Extract every line below, verbatim.
## START
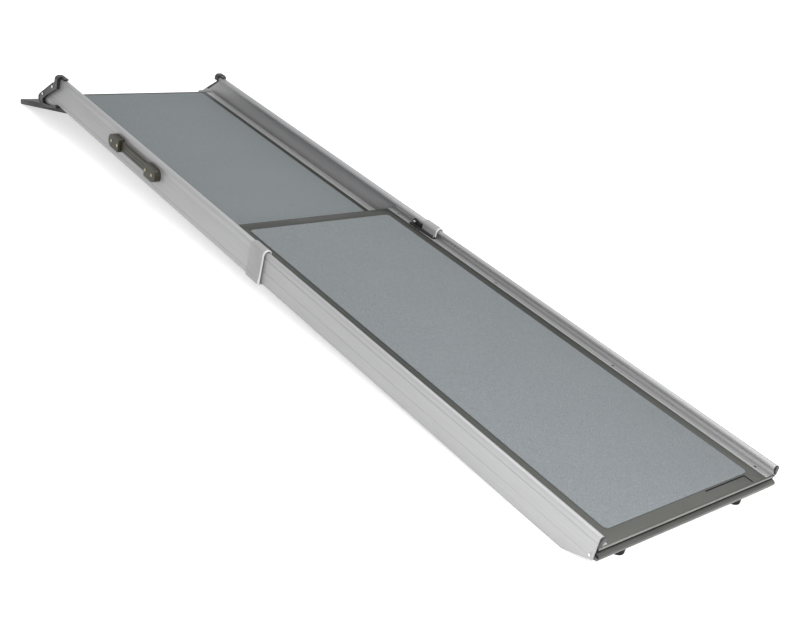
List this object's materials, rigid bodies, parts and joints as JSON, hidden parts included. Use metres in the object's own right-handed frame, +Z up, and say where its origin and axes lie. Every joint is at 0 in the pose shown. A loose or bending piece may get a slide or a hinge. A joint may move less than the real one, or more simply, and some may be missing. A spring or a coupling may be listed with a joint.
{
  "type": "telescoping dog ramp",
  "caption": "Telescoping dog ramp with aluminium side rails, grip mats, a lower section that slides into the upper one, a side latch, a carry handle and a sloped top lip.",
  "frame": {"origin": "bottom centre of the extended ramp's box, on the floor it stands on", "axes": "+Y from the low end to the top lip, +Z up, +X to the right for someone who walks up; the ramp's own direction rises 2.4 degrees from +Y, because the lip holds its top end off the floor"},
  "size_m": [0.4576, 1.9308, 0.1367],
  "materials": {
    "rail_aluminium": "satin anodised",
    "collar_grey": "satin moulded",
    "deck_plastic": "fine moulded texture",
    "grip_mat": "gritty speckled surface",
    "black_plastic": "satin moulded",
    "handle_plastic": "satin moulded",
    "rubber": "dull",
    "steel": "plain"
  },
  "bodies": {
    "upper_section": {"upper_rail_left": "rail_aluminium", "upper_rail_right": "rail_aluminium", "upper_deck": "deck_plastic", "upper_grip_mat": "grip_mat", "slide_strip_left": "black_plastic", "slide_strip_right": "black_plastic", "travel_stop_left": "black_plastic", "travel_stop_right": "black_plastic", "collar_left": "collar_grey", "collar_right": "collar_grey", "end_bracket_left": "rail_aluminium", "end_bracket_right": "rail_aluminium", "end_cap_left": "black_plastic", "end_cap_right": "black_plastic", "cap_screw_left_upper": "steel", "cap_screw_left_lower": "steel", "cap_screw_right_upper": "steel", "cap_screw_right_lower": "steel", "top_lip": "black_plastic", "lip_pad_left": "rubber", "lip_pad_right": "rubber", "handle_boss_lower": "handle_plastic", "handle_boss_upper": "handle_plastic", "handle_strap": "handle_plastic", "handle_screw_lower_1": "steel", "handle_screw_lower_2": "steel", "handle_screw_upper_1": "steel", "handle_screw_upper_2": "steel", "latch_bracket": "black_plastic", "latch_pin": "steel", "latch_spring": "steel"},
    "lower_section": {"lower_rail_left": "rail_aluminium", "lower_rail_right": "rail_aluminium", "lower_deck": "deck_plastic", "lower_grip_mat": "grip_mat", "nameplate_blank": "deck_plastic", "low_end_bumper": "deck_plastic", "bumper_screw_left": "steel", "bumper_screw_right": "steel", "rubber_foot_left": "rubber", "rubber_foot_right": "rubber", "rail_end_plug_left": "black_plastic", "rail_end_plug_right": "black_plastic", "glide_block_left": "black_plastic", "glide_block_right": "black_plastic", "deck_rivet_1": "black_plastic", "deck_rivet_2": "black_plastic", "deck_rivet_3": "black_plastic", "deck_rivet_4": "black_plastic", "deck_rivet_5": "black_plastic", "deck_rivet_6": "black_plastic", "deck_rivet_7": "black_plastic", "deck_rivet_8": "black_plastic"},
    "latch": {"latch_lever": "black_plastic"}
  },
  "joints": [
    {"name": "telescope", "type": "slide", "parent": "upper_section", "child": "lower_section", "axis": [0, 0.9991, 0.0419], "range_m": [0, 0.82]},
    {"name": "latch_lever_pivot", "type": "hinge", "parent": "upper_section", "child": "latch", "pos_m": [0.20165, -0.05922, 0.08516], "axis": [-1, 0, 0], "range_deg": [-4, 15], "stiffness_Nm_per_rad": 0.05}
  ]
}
## END
Reply:
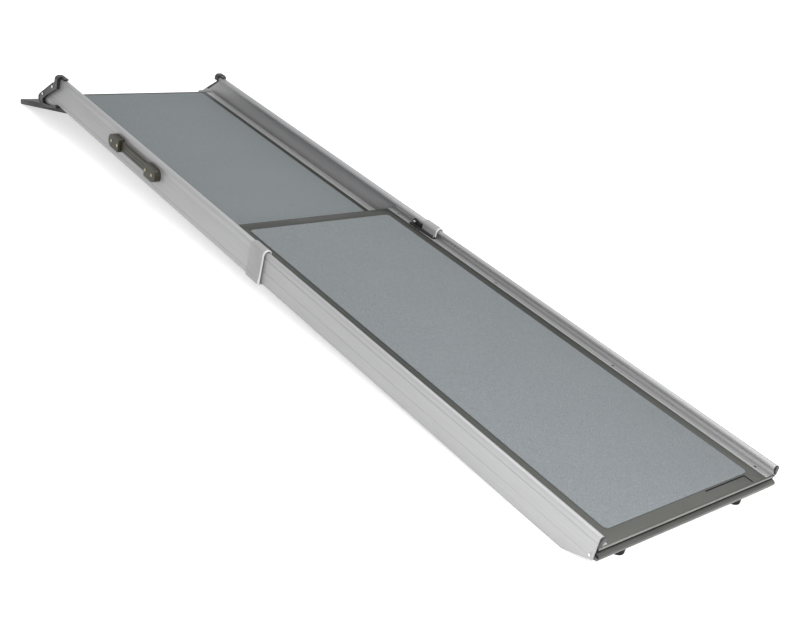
List this object's materials, rigid bodies, parts and joints as JSON, hidden parts included. Use metres in the object's own right-handed frame, +Z up, and say where its origin and axes lie. Every joint is at 0 in the pose shown. A loose or bending piece may get a slide or a hinge. A joint may move less than the real one, or more simply, and some may be missing. A spring or a coupling may be listed with a joint.
{
  "type": "telescoping dog ramp",
  "caption": "Telescoping dog ramp with aluminium side rails, grip mats, a lower section that slides into the upper one, a side latch, a carry handle and a sloped top lip.",
  "frame": {"origin": "bottom centre of the extended ramp's box, on the floor it stands on", "axes": "+Y from the low end to the top lip, +Z up, +X to the right for someone who walks up; the ramp's own direction rises 2.4 degrees from +Y, because the lip holds its top end off the floor"},
  "size_m": [0.4576, 1.9308, 0.1367],
  "materials": {
    "rail_aluminium": "satin anodised",
    "collar_grey": "satin moulded",
    "deck_plastic": "fine moulded texture",
    "grip_mat": "gritty speckled surface",
    "black_plastic": "satin moulded",
    "handle_plastic": "satin moulded",
    "rubber": "dull",
    "steel": "plain"
  },
  "bodies": {
    "upper_section": {"upper_rail_left": "rail_aluminium", "upper_rail_right": "rail_aluminium", "upper_deck": "deck_plastic", "upper_grip_mat": "grip_mat", "slide_strip_left": "black_plastic", "slide_strip_right": "black_plastic", "travel_stop_left": "black_plastic", "travel_stop_right": "black_plastic", "collar_left": "collar_grey", "collar_right": "collar_grey", "end_bracket_left": "rail_aluminium", "end_bracket_right": "rail_aluminium", "end_cap_left": "black_plastic", "end_cap_right": "black_plastic", "cap_screw_left_upper": "steel", "cap_screw_left_lower": "steel", "cap_screw_right_upper": "steel", "cap_screw_right_lower": "steel", "top_lip": "black_plastic", "lip_pad_left": "rubber", "lip_pad_right": "rubber", "handle_boss_lower": "handle_plastic", "handle_boss_upper": "handle_plastic", "handle_strap": "handle_plastic", "handle_screw_lower_1": "steel", "handle_screw_lower_2": "steel", "handle_screw_upper_1": "steel", "handle_screw_upper_2": "steel", "latch_bracket": "black_plastic", "latch_pin": "steel", "latch_spring": "steel"},
    "lower_section": {"lower_rail_left": "rail_aluminium", "lower_rail_right": "rail_aluminium", "lower_deck": "deck_plastic", "lower_grip_mat": "grip_mat", "nameplate_blank": "deck_plastic", "low_end_bumper": "deck_plastic", "bumper_screw_left": "steel", "bumper_screw_right": "steel", "rubber_foot_left": "rubber", "rubber_foot_right": "rubber", "rail_end_plug_left": "black_plastic", "rail_end_plug_right": "black_plastic", "glide_block_left": "black_plastic", "glide_block_right": "black_plastic", "deck_rivet_1": "black_plastic", "deck_rivet_2": "black_plastic", "deck_rivet_3": "black_plastic", "deck_rivet_4": "black_plastic", "deck_rivet_5": "black_plastic", "deck_rivet_6": "black_plastic", "deck_rivet_7": "black_plastic", "deck_rivet_8": "black_plastic"},
    "latch": {"latch_lever": "black_plastic"}
  },
  "joints": [
    {"name": "telescope", "type": "slide", "parent": "upper_section", "child": "lower_section", "axis": [0, 0.9991, 0.0419], "range_m": [0, 0.82]},
    {"name": "latch_lever_pivot", "type": "hinge", "parent": "upper_section", "child": "latch", "pos_m": [0.20165, -0.05922, 0.08516], "axis": [-1, 0, 0], "range_deg": [-4, 15], "stiffness_Nm_per_rad": 0.05}
  ]
}